• TASK OBJECTIVE:
What is wanted is an exact restatement of the lines from the one with "shape = solids[0]" through the one with "obj.matrix_parent_inverse = Matrix.Identity(4)", both included, and of no other lines.

• GIVEN RECORDS:
** BEGIN **

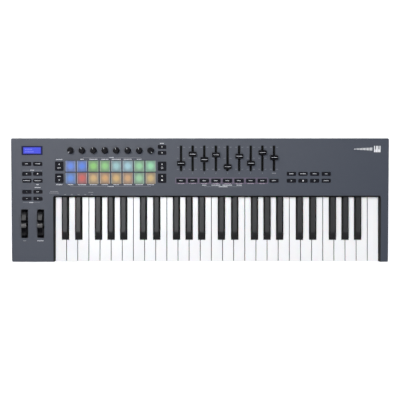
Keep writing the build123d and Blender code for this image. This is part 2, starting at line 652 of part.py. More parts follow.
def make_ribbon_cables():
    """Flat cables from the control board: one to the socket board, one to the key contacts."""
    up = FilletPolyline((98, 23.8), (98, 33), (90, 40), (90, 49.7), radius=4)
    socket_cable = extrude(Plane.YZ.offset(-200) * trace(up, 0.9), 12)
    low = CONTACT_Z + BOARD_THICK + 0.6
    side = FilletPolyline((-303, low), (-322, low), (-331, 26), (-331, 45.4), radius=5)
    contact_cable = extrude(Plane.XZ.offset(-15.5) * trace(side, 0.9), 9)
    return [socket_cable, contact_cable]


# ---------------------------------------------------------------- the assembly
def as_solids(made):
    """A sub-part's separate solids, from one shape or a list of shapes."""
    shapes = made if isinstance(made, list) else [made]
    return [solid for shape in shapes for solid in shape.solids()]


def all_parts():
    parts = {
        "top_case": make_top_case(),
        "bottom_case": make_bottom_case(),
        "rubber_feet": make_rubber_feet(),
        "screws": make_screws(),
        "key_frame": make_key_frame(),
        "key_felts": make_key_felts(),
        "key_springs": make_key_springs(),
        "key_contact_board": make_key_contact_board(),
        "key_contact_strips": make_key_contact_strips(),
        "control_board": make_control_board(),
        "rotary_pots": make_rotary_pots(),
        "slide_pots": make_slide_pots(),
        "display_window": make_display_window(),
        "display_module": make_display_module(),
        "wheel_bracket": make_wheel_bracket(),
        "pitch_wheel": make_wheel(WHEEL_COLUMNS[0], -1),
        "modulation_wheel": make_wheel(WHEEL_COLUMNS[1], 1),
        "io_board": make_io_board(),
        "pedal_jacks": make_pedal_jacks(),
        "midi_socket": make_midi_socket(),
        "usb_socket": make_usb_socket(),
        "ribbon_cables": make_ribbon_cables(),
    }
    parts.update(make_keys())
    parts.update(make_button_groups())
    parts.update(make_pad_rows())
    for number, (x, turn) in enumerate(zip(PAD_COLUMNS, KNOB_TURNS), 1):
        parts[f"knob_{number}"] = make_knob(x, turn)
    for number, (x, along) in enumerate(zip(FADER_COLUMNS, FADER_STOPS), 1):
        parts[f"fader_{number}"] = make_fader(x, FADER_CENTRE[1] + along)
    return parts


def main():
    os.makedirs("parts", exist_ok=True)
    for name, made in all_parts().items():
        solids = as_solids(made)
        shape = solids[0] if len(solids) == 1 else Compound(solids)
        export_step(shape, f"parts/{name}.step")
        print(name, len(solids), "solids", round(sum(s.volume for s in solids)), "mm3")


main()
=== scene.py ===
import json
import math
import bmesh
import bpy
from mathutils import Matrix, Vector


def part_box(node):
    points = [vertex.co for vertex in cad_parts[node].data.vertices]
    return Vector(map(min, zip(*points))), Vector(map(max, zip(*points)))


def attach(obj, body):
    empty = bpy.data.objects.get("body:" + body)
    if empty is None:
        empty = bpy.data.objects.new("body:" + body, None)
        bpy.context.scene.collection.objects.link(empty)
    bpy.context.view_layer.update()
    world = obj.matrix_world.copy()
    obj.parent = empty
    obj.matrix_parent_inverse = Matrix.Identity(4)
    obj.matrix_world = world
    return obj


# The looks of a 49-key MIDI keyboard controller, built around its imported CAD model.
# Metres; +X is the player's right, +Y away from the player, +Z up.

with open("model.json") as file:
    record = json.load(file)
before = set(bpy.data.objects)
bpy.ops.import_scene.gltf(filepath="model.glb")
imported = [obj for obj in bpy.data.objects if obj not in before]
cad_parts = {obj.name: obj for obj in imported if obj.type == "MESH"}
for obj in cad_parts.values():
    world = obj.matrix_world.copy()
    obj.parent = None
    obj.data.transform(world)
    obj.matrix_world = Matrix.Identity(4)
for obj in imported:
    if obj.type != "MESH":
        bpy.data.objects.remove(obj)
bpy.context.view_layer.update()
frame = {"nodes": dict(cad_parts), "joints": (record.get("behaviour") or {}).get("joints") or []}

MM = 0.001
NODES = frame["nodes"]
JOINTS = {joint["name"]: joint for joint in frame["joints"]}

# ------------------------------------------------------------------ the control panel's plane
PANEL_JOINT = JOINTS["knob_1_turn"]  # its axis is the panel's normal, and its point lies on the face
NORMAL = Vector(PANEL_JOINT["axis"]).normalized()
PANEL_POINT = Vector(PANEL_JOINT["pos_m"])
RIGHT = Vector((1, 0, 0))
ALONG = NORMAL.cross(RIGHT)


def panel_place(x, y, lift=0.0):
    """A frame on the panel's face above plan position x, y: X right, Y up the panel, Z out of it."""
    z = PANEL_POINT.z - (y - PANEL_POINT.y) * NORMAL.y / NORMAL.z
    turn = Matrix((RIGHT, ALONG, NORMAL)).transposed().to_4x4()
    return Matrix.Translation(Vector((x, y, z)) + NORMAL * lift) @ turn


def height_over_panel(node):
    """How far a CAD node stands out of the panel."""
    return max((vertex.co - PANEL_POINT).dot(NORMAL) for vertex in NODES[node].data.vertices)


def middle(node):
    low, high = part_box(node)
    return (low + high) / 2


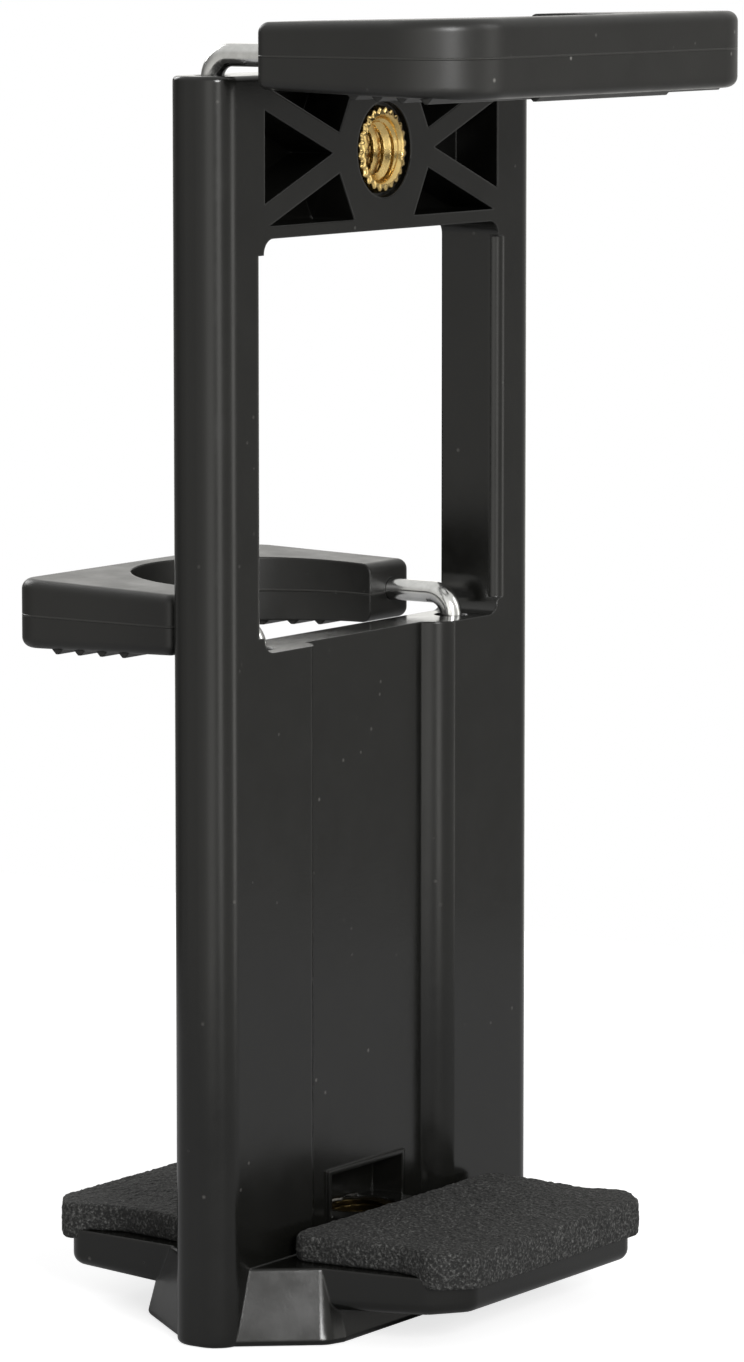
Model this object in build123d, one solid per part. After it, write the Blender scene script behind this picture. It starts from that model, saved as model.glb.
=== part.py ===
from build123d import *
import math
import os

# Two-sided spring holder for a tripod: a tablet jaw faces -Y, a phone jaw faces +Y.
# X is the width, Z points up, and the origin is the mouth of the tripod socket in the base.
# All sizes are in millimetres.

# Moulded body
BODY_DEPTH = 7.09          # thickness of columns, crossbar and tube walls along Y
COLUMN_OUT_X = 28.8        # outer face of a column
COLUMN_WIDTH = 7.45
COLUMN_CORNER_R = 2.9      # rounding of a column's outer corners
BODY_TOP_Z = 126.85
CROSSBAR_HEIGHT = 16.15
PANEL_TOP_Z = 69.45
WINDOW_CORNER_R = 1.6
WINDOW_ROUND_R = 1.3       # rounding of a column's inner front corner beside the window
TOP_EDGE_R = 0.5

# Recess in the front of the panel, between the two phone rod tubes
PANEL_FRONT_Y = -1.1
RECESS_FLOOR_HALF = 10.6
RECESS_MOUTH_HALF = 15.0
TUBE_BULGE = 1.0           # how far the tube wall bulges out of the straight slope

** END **

• RESPONSE TO THIS EXERCISE:
        shape = solids[0] if len(solids) == 1 else Compound(solids)
        export_step(shape, f"parts/{name}.step")
        print(name, len(solids), "solids", round(sum(s.volume for s in solids)), "mm3")


main()
=== scene.py ===
import json
import math
import bmesh
import bpy
from mathutils import Matrix, Vector


def part_box(node):
    points = [vertex.co for vertex in cad_parts[node].data.vertices]
    return Vector(map(min, zip(*points))), Vector(map(max, zip(*points)))


def attach(obj, body):
    empty = bpy.data.objects.get("body:" + body)
    if empty is None:
        empty = bpy.data.objects.new("body:" + body, None)
        bpy.context.scene.collection.objects.link(empty)
    bpy.context.view_layer.update()
    world = obj.matrix_world.copy()
    obj.parent = empty
    obj.matrix_parent_inverse = Matrix.Identity(4)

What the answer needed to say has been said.